The 99 Lives project was established at Mizzou by Leslie Lyons, the Gilbreath-McLorn Endowed Professor of Comparative Medicine in the College of Veterinary Medicine, to improve health care for cats through research. The database has genetically sequenced more than 50 felines and includes DNA from cats with and without known genetic health problems. The goal of the database is to identify DNA that causes genetic disorders and have a better understanding of how to treat diseases.
In the first study, Lyons and her team used the 99 Lives consortium to identify a genetic mutation that causes blindness in the African black-footed cat, an endangered species often found in U.S. zoos. The team sequenced three cats ― two unaffected parents and an affected offspring ― to determine if the mutation was inherited or spontaneous. The genetic mutation identified was located the IQCB1 gene and is associated with progressive retinal atrophy, an inherited degenerative retinal disorder that leads to blindness. The affected cat had two copies of the genetic mutation, indicating that it was an inherited disorder.

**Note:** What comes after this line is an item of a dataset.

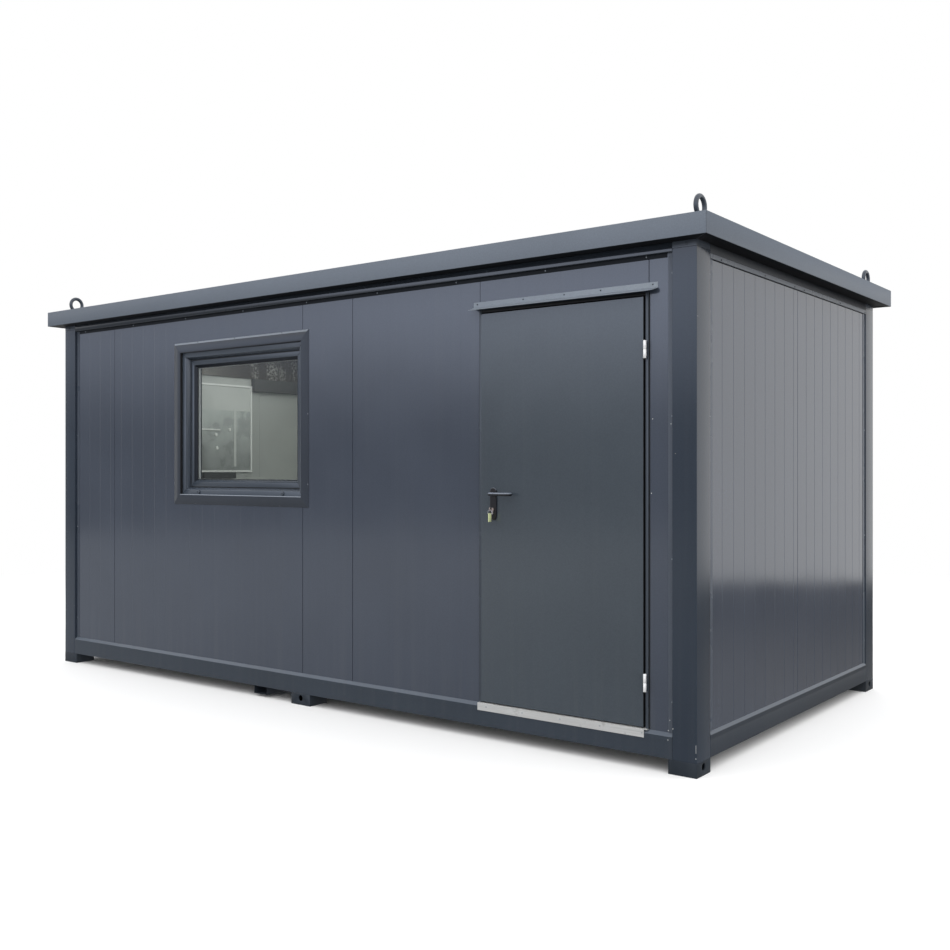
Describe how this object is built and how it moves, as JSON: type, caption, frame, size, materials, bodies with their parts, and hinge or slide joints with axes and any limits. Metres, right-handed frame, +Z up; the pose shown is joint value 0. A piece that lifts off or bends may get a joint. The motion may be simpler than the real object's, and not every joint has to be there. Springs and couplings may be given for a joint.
{
  "type": "portable site cabin",
  "caption": "Flat-roofed steel-framed site cabin with sandwich-panel walls, a window, a hinged door, lifting eyes and feet.",
  "frame": {"origin": "on the ground under the middle of the roof outline", "axes": "+X along the front wall to the right as seen from outside, front wall with door and window faces -Y, +Z up"},
  "size_m": [5.07, 2.66, 2.6015],
  "materials": {
    "frame_paint": "satin anthracite paint on steel",
    "fascia_paint": "satin anthracite paint on folded sheet",
    "wall_paint": "satin anthracite coated sandwich panel with fine grooves",
    "trim_paint": "satin anthracite folded sheet",
    "door_paint": "satin anthracite powder coat",
    "roof_sheet": "weathered ribbed sheet",
    "eye_paint": "anthracite paint on round bar",
    "floor_board": "coated floor board",
    "inside_lining": "matt light grey lining",
    "window_plastic": "grained anthracite foil on plastic profile",
    "window_glass": "clear double glazing",
    "threshold_metal": "brushed mill finish",
    "handle_plastic": "black moulded plastic over steel core",
    "lock_brass": "satin",
    "hinge_zinc": "bright zinc plate",
    "key_metal": "nickel plate, with a pale plastic tag"
  },
  "bodies": {
    "cabin": {"corner_post_front_left": "frame_paint", "corner_post_front_right": "frame_paint", "corner_post_rear_left": "frame_paint", "corner_post_rear_right": "frame_paint", "corner_feet": "frame_paint", "mid_feet": "frame_paint", "base_rail_front": "frame_paint", "base_rail_rear": "frame_paint", "base_rail_left": "frame_paint", "base_rail_right": "frame_paint", "floor": "floor_board", "floor_beams": "frame_paint", "underfloor_tube": "frame_paint", "ceiling": "inside_lining", "top_rails": "frame_paint", "fascia_front": "fascia_paint", "fascia_rear": "fascia_paint", "fascia_left": "fascia_paint", "fascia_right": "fascia_paint", "roof_deck": "roof_sheet", "lifting_eye_front_left": "eye_paint", "lifting_eye_front_right": "eye_paint", "lifting_eye_rear_left": "eye_paint", "lifting_eye_rear_right": "eye_paint", "front_wall_left": "wall_paint", "front_wall_under_window": "wall_paint", "front_wall_over_window": "wall_paint", "front_wall_middle": "wall_paint", "front_wall_over_door": "wall_paint", "front_wall_right": "wall_paint", "rear_wall": "wall_paint", "left_wall": "wall_paint", "right_wall": "wall_paint", "cover_strips": "trim_paint", "window_trim": "trim_paint", "window_frame": "window_plastic", "window_sash": "window_plastic", "window_glass": "window_glass", "door_frame": "door_paint", "threshold": "threshold_metal", "frame_hinges": "hinge_zinc", "rain_cap": "trim_paint"},
    "door": {"door_leaf": "door_paint", "handle_plates": "handle_plastic", "lock_cylinder": "lock_brass", "leaf_hinges": "hinge_zinc", "keys": "key_metal"},
    "lever": {"lever_handle": "handle_plastic"}
  },
  "joints": [
    {"name": "door_swing", "type": "hinge", "parent": "cabin", "child": "door", "pos_m": [2.194, -1.247, 0], "axis": [0, 0, 1], "range_deg": [0, 115]},
    {"name": "lever_turn", "type": "hinge", "parent": "door", "child": "lever", "pos_m": [1.332, -1.235, 1.242], "axis": [0, 1, 0], "range_deg": [0, 40], "stiffness_Nm_per_rad": 1.5, "springref_deg": -20.05}
  ]
}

"African black-footed cats are closely related to domestic cats, so it was a good opportunity to use the 99 Lives database," Lyons said. "When sequencing DNA, we are looking for the high priority variants, or genetic mutations that result in disease. Variants in the IQCB1 gene are known to cause retinal degeneration in humans. We evaluated each gene of the African black-footed cat, one at a time, to look for the genetic mutation that is associated with vision loss."
In another study representing the first time precision medicine has been applied to feline health, Lyons and her team used whole genome sequencing and the 99 Lives consortium to identify a lysosomal disorder in a 36-week-old silver tabby kitten that was referred to the MU Veterinary Health Center. The kitten was found to have two copies of a mutation in the NPC1 gene, which causes Niemman-Pick type 1, a fatal disorder. The NCP1 gene identified is not a known variant in humans; it is a rare mutation to the feline population.
"Genetics of the patient is a critical aspect of an individual's health care for some diseases," Lyons said. "Continued collaboration with geneticists and veterinarians could lead to the rapid discovery of undiagnosed genetic conditions in cats. The goal of genetic testing is to identify disease early, so that effective and proactive treatment can be administered to patients."
Identification of both the IQCB1 gene in the African black-footed cat and the NCP1 in the silver tabby will help to diagnose other cats and allow them to receive appropriate treatment. Using results of the black-footed cat study, zookeepers will be implementing species survival plans to help manage the cats in captivity in North America.